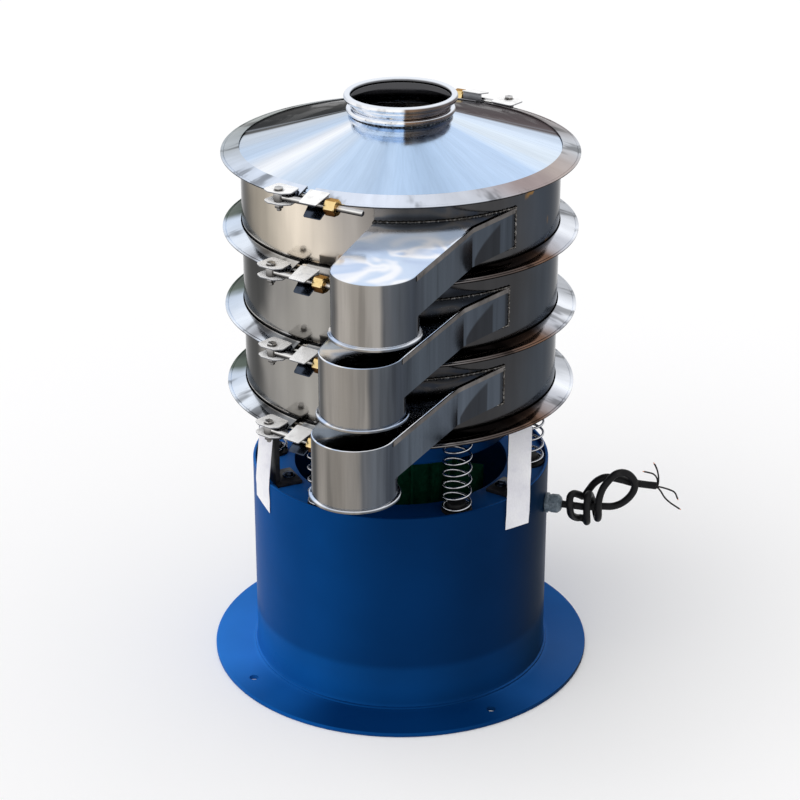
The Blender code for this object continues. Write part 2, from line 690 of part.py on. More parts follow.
def motor_housing():
    """The cast body with its fins, its terminal box and the flange that bolts under the dish."""
    shield_seat = MOTOR_SHIELD_RADIUS + GAP
    bore = BEARING_SEAT
    made = turned(
        "motor_housing",
        [
            (MOTOR_FLANGE_RADIUS, MOTOR_FLANGE_TOP),
            (MOTOR_FLANGE_RADIUS, MOTOR_FLANGE_BOTTOM),
            (MOTOR_RADIUS + 8 * MM, MOTOR_FLANGE_BOTTOM),
            (MOTOR_RADIUS + 2 * MM, MOTOR_FLANGE_BOTTOM - 6 * MM),
            (MOTOR_RADIUS, MOTOR_BOTTOM),
            (BEARING_RADIUS + GAP, MOTOR_BOTTOM),
            (BEARING_RADIUS + GAP, MOTOR_BOTTOM + BEARING_HEIGHT + 2 * GAP),
            (bore, MOTOR_BOTTOM + BEARING_HEIGHT + 2 * GAP),
            (bore, SHIELD_BOTTOM - GAP),
            (shield_seat, SHIELD_BOTTOM - GAP),
            (shield_seat, MOTOR_FLANGE_TOP),
        ],
        "green_paint",
        steps=24,
    )
    shape = bmesh.new()
    low = MOTOR_BOTTOM + 12 * MM
    high = MOTOR_FLANGE_BOTTOM - 12 * MM
    for i in range(MOTOR_FIN_COUNT):
        turn = Matrix.Rotation(2 * math.pi * (i + 0.5) / MOTOR_FIN_COUNT, 4, "Z")
        size = (MOTOR_FIN_RADIUS - MOTOR_RADIUS + 6 * MM, MOTOR_FIN_WIDTH, high - low, 1.0)
        middle = (MOTOR_FIN_RADIUS + MOTOR_RADIUS - 6 * MM) / 2
        shift = Matrix.Translation((middle, 0, (low + high) / 2))
        cube = bmesh.ops.create_cube(shape, size=1.0)
        bmesh.ops.transform(shape, matrix=turn @ shift @ Matrix.Diagonal(size), verts=cube["verts"])
    mesh = bpy.data.meshes.new("motor_fins")
    shape.to_mesh(mesh)
    shape.free()
    boolean(made, place("motor_fins", mesh), "UNION")
    half = TERMINAL_BOX_WIDTH / 2
    middle = (low + high) / 2
    terminals = box(
        "terminal_box",
        (-half, -MOTOR_FIN_RADIUS - TERMINAL_BOX_DEPTH, middle - TERMINAL_BOX_HEIGHT / 2),
        (half, -MOTOR_RADIUS + 4 * MM, middle + TERMINAL_BOX_HEIGHT / 2),
    )
    boolean(made, turn_to(terminals, GLAND_AZIMUTH), "UNION")
    for i in range(MOTOR_BOLT_COUNT):
        at = polar(MOTOR_BOLT_CIRCLE, MOTOR_BOLT_AZIMUTH + i * 360 / MOTOR_BOLT_COUNT)
        drill = rod(
            f"motor_drill_{i}",
            MOTOR_BOLT_RADIUS + GAP,
            at + Vector((0, 0, MOTOR_FLANGE_BOTTOM - 2 * MM)),
            at + Vector((0, 0, MOTOR_FLANGE_TOP + 2 * MM)),
            sides=BOLT_ROUND,
        )
        boolean(made, drill)


def motor_end_shield():
    """The upper bearing shield, which stands through the dish's hole."""
    seat_bottom = SHIELD_TOP - 4 * MM - BEARING_HEIGHT
    turned(
        "motor_end_shield",
        [
            (MOTOR_SHIELD_RADIUS - 6 * MM, SHIELD_TOP),
            (MOTOR_SHIELD_RADIUS, SHIELD_TOP - 6 * MM),
            (MOTOR_SHIELD_RADIUS, SHIELD_BOTTOM),
            (BEARING_SEAT + 4 * MM, SHIELD_BOTTOM),
            (BEARING_RADIUS + GAP, seat_bottom - 2 * GAP),
            (BEARING_RADIUS + GAP, SHIELD_TOP - 4 * MM),
            (BEARING_SEAT, SHIELD_TOP - 4 * MM),
            (BEARING_SEAT, SHIELD_TOP),
        ],
        "green_paint",
        steps=24,
    )


def motor_bearings():
    """The two rolling bearings, drawn as plain rings between shaft and housing."""
    upper_seat = SHIELD_TOP - 4 * MM - BEARING_HEIGHT - GAP
    for name, bottom in (("lower_bearing", MOTOR_BOTTOM + GAP), ("upper_bearing", upper_seat)):
        top = bottom + BEARING_HEIGHT
        inner = SHAFT_RADIUS + GAP
        turned(
            name,
            [(BEARING_RADIUS, top), (BEARING_RADIUS, bottom), (inner, bottom), (inner, top)],
            "zinc_steel",
            steps=24,
        )


def motor_guard():
    """The cup over the lower weight, closed by the motor's underside."""
    top = MOTOR_BOTTOM - GAP
    inner = GUARD_RADIUS - GUARD_WALL
    turned(
        "motor_guard",
        [
            (GUARD_RADIUS, top),
            (GUARD_RADIUS, GUARD_BOTTOM + 8 * MM),
            (GUARD_RADIUS - 8 * MM, GUARD_BOTTOM),
            (0, GUARD_BOTTOM),
            (0, GUARD_BOTTOM + GUARD_WALL),
            (inner - 7 * MM, GUARD_BOTTOM + GUARD_WALL),
            (inner, GUARD_BOTTOM + 10 * MM),
            (inner, top - GUARD_WALL),
            (MOTOR_RADIUS - 12 * MM, top - GUARD_WALL),
            (MOTOR_RADIUS - 12 * MM, top),
        ],
        "green_paint",
        steps=24,
    )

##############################

Stated problem: Copy all of the data exactly.

Solution:
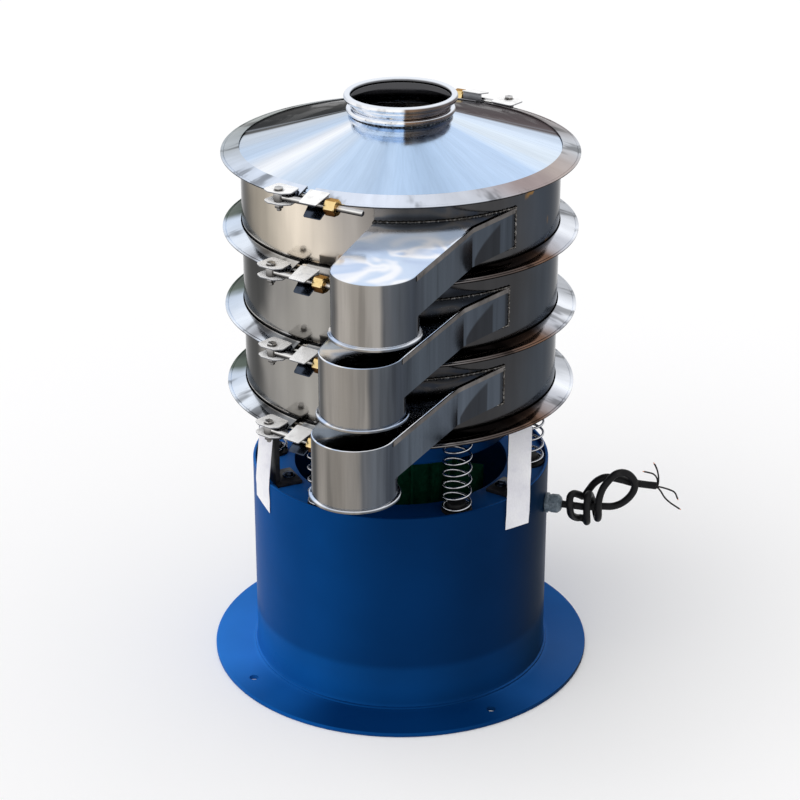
The Blender code for this object continues. Write part 2, from line 690 of part.py on. More parts follow.
def motor_housing():
    """The cast body with its fins, its terminal box and the flange that bolts under the dish."""
    shield_seat = MOTOR_SHIELD_RADIUS + GAP
    bore = BEARING_SEAT
    made = turned(
        "motor_housing",
        [
            (MOTOR_FLANGE_RADIUS, MOTOR_FLANGE_TOP),
            (MOTOR_FLANGE_RADIUS, MOTOR_FLANGE_BOTTOM),
            (MOTOR_RADIUS + 8 * MM, MOTOR_FLANGE_BOTTOM),
            (MOTOR_RADIUS + 2 * MM, MOTOR_FLANGE_BOTTOM - 6 * MM),
            (MOTOR_RADIUS, MOTOR_BOTTOM),
            (BEARING_RADIUS + GAP, MOTOR_BOTTOM),
            (BEARING_RADIUS + GAP, MOTOR_BOTTOM + BEARING_HEIGHT + 2 * GAP),
            (bore, MOTOR_BOTTOM + BEARING_HEIGHT + 2 * GAP),
            (bore, SHIELD_BOTTOM - GAP),
            (shield_seat, SHIELD_BOTTOM - GAP),
            (shield_seat, MOTOR_FLANGE_TOP),
        ],
        "green_paint",
        steps=24,
    )
    shape = bmesh.new()
    low = MOTOR_BOTTOM + 12 * MM
    high = MOTOR_FLANGE_BOTTOM - 12 * MM
    for i in range(MOTOR_FIN_COUNT):
        turn = Matrix.Rotation(2 * math.pi * (i + 0.5) / MOTOR_FIN_COUNT, 4, "Z")
        size = (MOTOR_FIN_RADIUS - MOTOR_RADIUS + 6 * MM, MOTOR_FIN_WIDTH, high - low, 1.0)
        middle = (MOTOR_FIN_RADIUS + MOTOR_RADIUS - 6 * MM) / 2
        shift = Matrix.Translation((middle, 0, (low + high) / 2))
        cube = bmesh.ops.create_cube(shape, size=1.0)
        bmesh.ops.transform(shape, matrix=turn @ shift @ Matrix.Diagonal(size), verts=cube["verts"])
    mesh = bpy.data.meshes.new("motor_fins")
    shape.to_mesh(mesh)
    shape.free()
    boolean(made, place("motor_fins", mesh), "UNION")
    half = TERMINAL_BOX_WIDTH / 2
    middle = (low + high) / 2
    terminals = box(
        "terminal_box",
        (-half, -MOTOR_FIN_RADIUS - TERMINAL_BOX_DEPTH, middle - TERMINAL_BOX_HEIGHT / 2),
        (half, -MOTOR_RADIUS + 4 * MM, middle + TERMINAL_BOX_HEIGHT / 2),
    )
    boolean(made, turn_to(terminals, GLAND_AZIMUTH), "UNION")
    for i in range(MOTOR_BOLT_COUNT):
        at = polar(MOTOR_BOLT_CIRCLE, MOTOR_BOLT_AZIMUTH + i * 360 / MOTOR_BOLT_COUNT)
        drill = rod(
            f"motor_drill_{i}",
            MOTOR_BOLT_RADIUS + GAP,
            at + Vector((0, 0, MOTOR_FLANGE_BOTTOM - 2 * MM)),
            at + Vector((0, 0, MOTOR_FLANGE_TOP + 2 * MM)),
            sides=BOLT_ROUND,
        )
        boolean(made, drill)


def motor_end_shield():
    """The upper bearing shield, which stands through the dish's hole."""
    seat_bottom = SHIELD_TOP - 4 * MM - BEARING_HEIGHT
    turned(
        "motor_end_shield",
        [
            (MOTOR_SHIELD_RADIUS - 6 * MM, SHIELD_TOP),
            (MOTOR_SHIELD_RADIUS, SHIELD_TOP - 6 * MM),
            (MOTOR_SHIELD_RADIUS, SHIELD_BOTTOM),
            (BEARING_SEAT + 4 * MM, SHIELD_BOTTOM),
            (BEARING_RADIUS + GAP, seat_bottom - 2 * GAP),
            (BEARING_RADIUS + GAP, SHIELD_TOP - 4 * MM),
            (BEARING_SEAT, SHIELD_TOP - 4 * MM),
            (BEARING_SEAT, SHIELD_TOP),
        ],
        "green_paint",
        steps=24,
    )


def motor_bearings():
    """The two rolling bearings, drawn as plain rings between shaft and housing."""
    upper_seat = SHIELD_TOP - 4 * MM - BEARING_HEIGHT - GAP
    for name, bottom in (("lower_bearing", MOTOR_BOTTOM + GAP), ("upper_bearing", upper_seat)):
        top = bottom + BEARING_HEIGHT
        inner = SHAFT_RADIUS + GAP
        turned(
            name,
            [(BEARING_RADIUS, top), (BEARING_RADIUS, bottom), (inner, bottom), (inner, top)],
            "zinc_steel",
            steps=24,
        )


def motor_guard():
    """The cup over the lower weight, closed by the motor's underside."""
    top = MOTOR_BOTTOM - GAP
    inner = GUARD_RADIUS - GUARD_WALL
    turned(
        "motor_guard",
        [
            (GUARD_RADIUS, top),
            (GUARD_RADIUS, GUARD_BOTTOM + 8 * MM),
            (GUARD_RADIUS - 8 * MM, GUARD_BOTTOM),
            (0, GUARD_BOTTOM),
            (0, GUARD_BOTTOM + GUARD_WALL),
            (inner - 7 * MM, GUARD_BOTTOM + GUARD_WALL),
            (inner, GUARD_BOTTOM + 10 * MM),
            (inner, top - GUARD_WALL),
            (MOTOR_RADIUS - 12 * MM, top - GUARD_WALL),
            (MOTOR_RADIUS - 12 * MM, top),
        ],
        "green_paint",
        steps=24,
    )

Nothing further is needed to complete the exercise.